Sunday, April 17, 2011

Every tribe tongue and nation will join in song for the Lord

Last night as I sat at a friend's house with 20 0ther people and said goodbye to yet another friend I couldn't help but feel joy and sadness at the same time. Since coming to Laos I have a new found joy in singing hymns and an even greater joy in hearing them in another language. As people sang in Japanese, French, Madagascan, Indonesian, Irish, and a few other languages my heart was full. In such a transient place the Father has brought so many people of different cultures together to walk, talk and live life together. Could I be more blessed? But with this blessing always comes the pain that at some point people return home. Yet still I know I am never alone for He is always by my side.

Father be by my side as I teach today help me to know the best way to communicate your love and educate my students. Thanks for being my redeemer. May I live for you and not myself, loving myself as I am, your daughter. Give me strength to face today and tomorrow. Thanks for not only being my Father but friend for suffering so that I might be set free. May I not too easily forget that it is because of you I am free and that is why I am capable of anything good, for all great things come from the Father above and He gives these to those who love Him. Thanks Father.

Tuesday, April 12, 2011

He is so good He's so good to me

Man our Father is so good. He allowed me to see a friend I dearly love two days in a row, have a wonderful conversation with three good friends and one more scheduled for Friday morning and a good chat with my mom. He is slowly but surely calming my anxious heart. Where He leads me I will follow.

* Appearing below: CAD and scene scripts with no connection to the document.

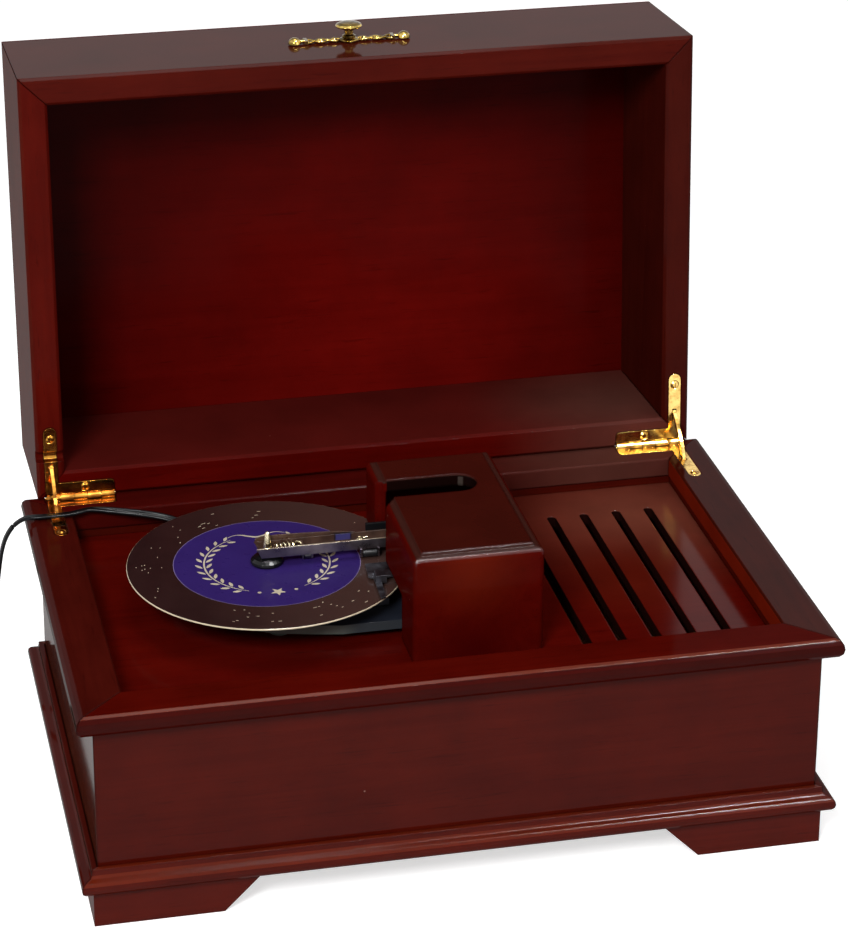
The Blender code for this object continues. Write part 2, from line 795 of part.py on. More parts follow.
def make_knob():
    """Turned brass knob on a backplate with ball finials, on the outside of the lid's front wall."""
    at = (0, -LID_D - GAP, PLATE_HEIGHT)
    turn = (pi / 2, 0, 0)
    half = PLATE_LEN / 2
    ball = half - FINIAL_R
    boss = KNOB_R * 0.72
    collar = ball - FINIAL_R * 0.7
    leaf = collar * 0.60
    upper = [
        (0, boss),
        (boss * 0.7, boss * 0.75),
        (boss * 1.1, 0.0014),
        (leaf * 0.62, 0.0022),
        (leaf * 0.80, 0.0018),
        (leaf, 0.0026),
        (leaf * 1.25, 0.0029),
        (collar * 0.93, 0.0015),
        (collar, 0.0013),
    ]
    right = upper + [(collar, -b) for a, b in upper[-1:]] + [(a, -b) for a, b in reversed(upper[:-1])]
    left = [(-a, b) for a, b in reversed(right) if a > 0]
    outline = [p for p in right if p[0] > 0]
    full = [(0, boss)] + outline + [(0, -boss)] + left
    backplate = part("knob_backplate", plate([full], 0, PLATE_T), BRASS, at, turn, LID_AXIS)
    for side, name in ((-1, "left"), (1, "right")):
        bm = bmesh.new()
        bmesh.ops.create_uvsphere(bm, u_segments=14, v_segments=9, radius=FINIAL_R)
        mesh = smooth(mesh_of(bm), 60)
        for vert in mesh.vertices:
            vert.co.z = max(vert.co.z, -FINIAL_R * 0.45)
        ball_at = Vector(at) + Vector((side * ball, -FINIAL_R * 0.55, 0))
        join(backplate, tool(f"finial_{name}", mesh, ball_at, turn, LID_AXIS))
    shank_r = 0.0017
    hole = tool("knob_hole", rod(shank_r + GAP, -0.001, PLATE_T + 0.001, sides=16), at, turn, LID_AXIS)
    cut(backplate, hole)
    low = PLATE_T + GAP
    profile = [
        (0, KNOB_H),
        (KNOB_R * 0.35, KNOB_H - 0.0001),
        (KNOB_R * 0.70, KNOB_H - 0.0005),
        (KNOB_R * 0.93, KNOB_H - 0.0012),
        (KNOB_R, KNOB_H - 0.0020),
        (KNOB_R * 0.90, KNOB_H - 0.0027),
        (KNOB_R * 0.55, KNOB_H - 0.0034),
        (0.0018, KNOB_H - 0.0042),
        (0.0018, low + 0.0014),
        (0.0030, low + 0.0006),
        (0.0030, low),
        (shank_r, low),
        (shank_r, 0.0001),
        (0, 0.0001),
    ]
    lathe("lid_knob", profile, BRASS, 24, at, turn, LID_AXIS)


def leaf_outline(side, back_low, back_high, side_far, grow=0.0):
    """L-shaped leaf on plan: back leg along X, side leg along Y with a round end.

    back_low and back_high are the back leg's edges and side_far is the end of the side leg, all in Y.
    """
    outer = LEAF_MID_X + LEAF_W / 2 + grow
    inner = LEAF_MID_X - LEAF_W / 2 - grow
    start = LEAF_MID_X + LEAF_W / 2 - LEAF_BACK_LEN - grow
    r = LEAF_W / 2 + grow
    end_y = side_far + LEAF_W / 2
    corner = 0.0016
    points = [(start, back_high + grow), (start, back_low - grow + corner)]
    points += [(start + corner * 0.3, back_low - grow + corner * 0.3), (start + corner, back_low - grow)]
    points += [(inner, back_low - grow)]
    points += arc((LEAF_MID_X, end_y), r, 180, 360, 8)
    points += [(outer, back_high + grow)]
    return [(side * x, y) for x, y in points]


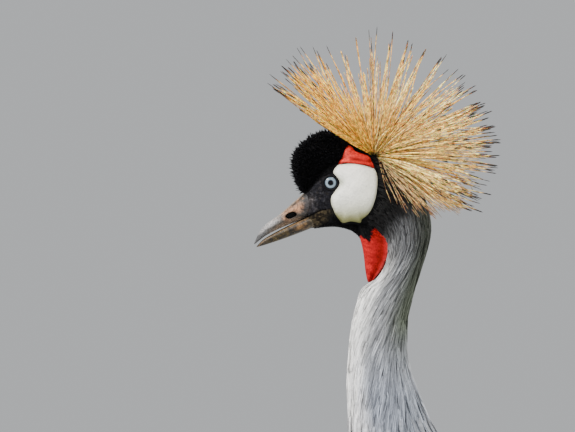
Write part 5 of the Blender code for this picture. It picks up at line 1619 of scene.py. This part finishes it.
def make_tertials(draw, blade, count=64):
    """Chestnut feathers of the inner wings, roofed over the rump and the tail's root."""
    across = draw.uniform(-1.0, 1.0, count)
    start = draw.uniform(0.52, 0.70, count)
    end = np.minimum(start + draw.uniform(0.26, 0.34, count), 0.985 - 0.05 * draw.uniform(0.0, 1.0, count))
    t = np.linspace(0.0, 1.0, 9)
    ridge = rows_at(WING_TOP, (start[:, None] + (end - start)[:, None] * t) * WING_LAST)
    width = across[:, None] * (ridge[..., 1] * 0.9 + 5.0)
    rise = 8.0 + draw.uniform(-1.2, 1.2, (count, 1)) + 2.0 * np.sin(math.pi * t) - width**2 / 44.0
    paths = np.stack((ridge[..., 0], width, ridge[..., 2] + rise), axis=-1)
    side = np.stack((np.zeros(width.shape), np.ones(width.shape), -width / 22.0), axis=-1)
    widths = np.array((1.6, 3.6, 5.2, 6.2, 6.4, 5.8, 4.4, 2.4, 0.0)) * draw.uniform(0.85, 1.1, (count, 1))
    tone = np.exp(draw.normal(0.0, 0.2, (count, 1, 1)))
    brown = mix((0.085, 0.032, 0.022), (0.030, 0.017, 0.015), smooth(0.4, 1.0, t)) * tone
    tints = mix(WING_GREY, brown, smooth(0.0, 0.45, t))
    places = np.stack((0.5 + 0.45 * across, (start - 0.4) / 0.3), axis=-1)
    add_tufts("tertials", blade, paths, side, widths, 0.35, tints, places, draw, 4, 0.2)


def make_breast_sides(draw, blade):
    """Grey feathers of the breast that lie over the front and lower edges of the wings."""
    outline = [(x, z) for x, _, z in WING_TOP + WING_BOTTOM[::-1]]
    place, degrees = spread_over(draw, 17.6, 24.6, 4.6)
    length = draw.uniform(34.0, 52.0, len(place))
    keep = ~inside(outline, trunk(place, degrees)) & (np.abs(degrees) < 128.0)
    keep &= inside(outline, trunk(further(place, length), degrees))
    place, degrees, length = place[keep], degrees[keep], length[keep]
    drift = draw.normal(0.0, 1.6, len(place))
    lifts = (-4.0, 3.0, 10.0, 14.6, 16.6, 17.0, 16.0)
    widths = (1.6, 4.2, 5.8, 6.2, 5.2, 3.0, 0.0)
    grey_feathers("breast_sides", blade, draw, place, degrees, length, drift, lifts, widths)


def add_object(name, data):
    """An object of the scene, linked."""
    made = bpy.data.objects.new(name, data)
    bpy.context.scene.collection.objects.link(made)
    return made


def make_floor():
    """A pale floor under the feet."""
    pale = bpy.data.materials.new("floor")
    pale.use_nodes = True
    shader = pale.node_tree.nodes["Principled BSDF"]
    shader.inputs["Base Color"].default_value = (0.78, 0.78, 0.76, 1.0)
    shader.inputs["Roughness"].default_value = 0.9
    mesh = bpy.data.meshes.new("floor")
    corners = [(x * FLOOR_HALF, y * FLOOR_HALF, 0) for x, y in ((-1, -1), (1, -1), (1, 1), (-1, 1))]
    mesh.from_pydata(corners, [], [(0, 1, 2, 3)])
    mesh.materials.append(pale)
    add_object("floor", mesh)


def make_light():
    """Soft light of the sky, and four lamps that face the head."""
    world = bpy.data.worlds.new("world")
    world.use_nodes = True
    sky = world.node_tree.nodes["Background"]
    sky.inputs["Color"].default_value = (0.80, 0.82, 0.84, 1.0)
    sky.inputs["Strength"].default_value = 0.62
    bpy.context.scene.world = world
    for name, place, size, energy, colour in LAMPS:
        data = bpy.data.lights.new(name, "AREA")
        data.size = size
        data.energy = energy
        data.color = colour
        lamp = add_object(name, data)
        lamp.location = Vector(ORIGIN) + Vector(place)
        lamp.rotation_euler = (-Vector(place)).to_track_quat("-Z", "Y").to_euler()


def make_camera():
    """The camera at the photo's angle, which looks straight across at the head's left side."""
    data = bpy.data.cameras.new("camera")
    data.lens = CAMERA_LENS
    data.sensor_width = 36.0
    data.clip_end = 100.0
    camera = add_object("camera", data)
    camera.location = Vector(ORIGIN) + Vector(CAMERA_PLACE)
    camera.rotation_euler = (math.pi / 2, 0.0, 0.0)
    bpy.context.scene.camera = camera


def main():
    """Build the bird from the head down, then the stage."""
    draw = np.random.default_rng(11)
    velvet = velvet_look()
    skin = make_skin()
    crown = make_crown(draw, velvet)
    skin_tree = tree_from(skin)
    crown_tree = tree_from(crown)
    make_eyes()
    red = make_patches([skin_tree, crown_tree])
    make_wattle(draw, red, velvet)
    make_bill()
    make_crest(draw, [skin_tree, crown_tree])
    blade = make_neck(draw)
    make_body(draw, blade)
    make_wings(draw, [skin_tree], blade)
    make_scapulars(draw, blade)
    make_breast_sides(draw, blade)
    make_tertials(draw, blade)
    make_tail(draw, blade)
    make_legs(draw, blade)
    make_floor()
    make_light()
    make_camera()


main()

Today I go to Pakse ( a city down south) to visit a friend from my first year here that I lived with. She is now married and has a child.Today a good friends sister will take me to the bus station. I can't wait but am also a bit nervous as I travel alone. It is so easy to have up and down's. As friendships drift away I struggle not to be sad whether it is from them or me but I am glad that we can always meet up where we left off. I have had 3 people cancel on me in the last day and a half, makes it difficult to keep trying but must persist. 6 hours with nothing to do maybe rest go for a walk then go to my friends house a bit late b/c she won't even be there.

You see I don't let too many people inside but once I do there is no escaping for you. She is one of the few I let in deep and losing this friendship will hurt if it ever gets to that point, but have I really lost it for good or can it be found? Only our Father knows.

Give me strength for the things of life that boggle me down.

On a random note I noticed that in 3 years I have never written a November post. November and December are always the hardest months emotionally for me. What does that tell you....hmmm????

Monday, April 11, 2011

Letting go of Fear

Vision so clear
Eyes so dear
The red of the wine
The cup from the vine
oh wine wine
so tender so sweet
Bitter
We meet
The good and the bad
Happy yet sad
My heart filled with tears
Throat chokes back
My head filled with thoughts of years
I can never get back
Yet nothing have I lost
Nothing have I gained
That is visible they say
But so much past
To gain is to lose
The ultimate blast
The clouds above me
Who knows the weather the sky holds
The balloon pushing its way
trying to understand the worlds mold
Path A or B
What do I decide
The rain or the sunshine
The fresh smelling air or the burn
Soon it is my turn
Nothing forgotten
But a feeling of loss
yet not truly losing anything
But gaining the cross
With it I will walk by His side
Father be thy guide
No matter the fear
For though art greater
My dear deer
My dear deer

Lost in Translation

So here are a few of the sentences/phrases that got lost in translation on my student's test.

1. We were learning the difference between homophones (words that sound the same and might even look the same but have different meanings) so they had to write a sentence or a definition to tell me they knew the difference. Here are a few answers they came up with.

Dear- a husband; to mom ; my preesent
Waste-not wise; to spill things up; to use a lot; waste typing; making time unpreciously
Waist-half of the body( the outside); make time slower
Dye- S's mom(so saying a parents name here is like cursing. This particular student can't stand this other kid, doesn't make it right but hey 10-12 year old are mischievous. )
Flour- I can clean the flour?

2. We were working on using indefinite pronouns (someone, anyone, no one, etc). These are the sentences they came up with.

Someone is in the toilet( I got this one a lot)
Can I like somebody?
I want nobody nobody on you (this is from a song but the actual words are I want nobody nobody but you)

So the other day I was trying to learn how to say couple or match and it is the same word as rest but a little different (like so many of Lao words, unfortunately no matter how hard I try they all seem to sound the same). Anyways, it made me laugh 4 expats standing around trying to say it and one Lao person trying to help us understand the difference. I began to laugh because I thought of how funny , if I were Lao, it would probably sound to me and what it would be like if our roles were reversed.

Learning Lao has taught me how to have patience and empathize with my students also to understand why they make the errors they do in English. I am so thankful for laughter, friends, teachers and patience. May I never quit learning until the day I die for there is so much potential in everyone and thing yet to be discovered.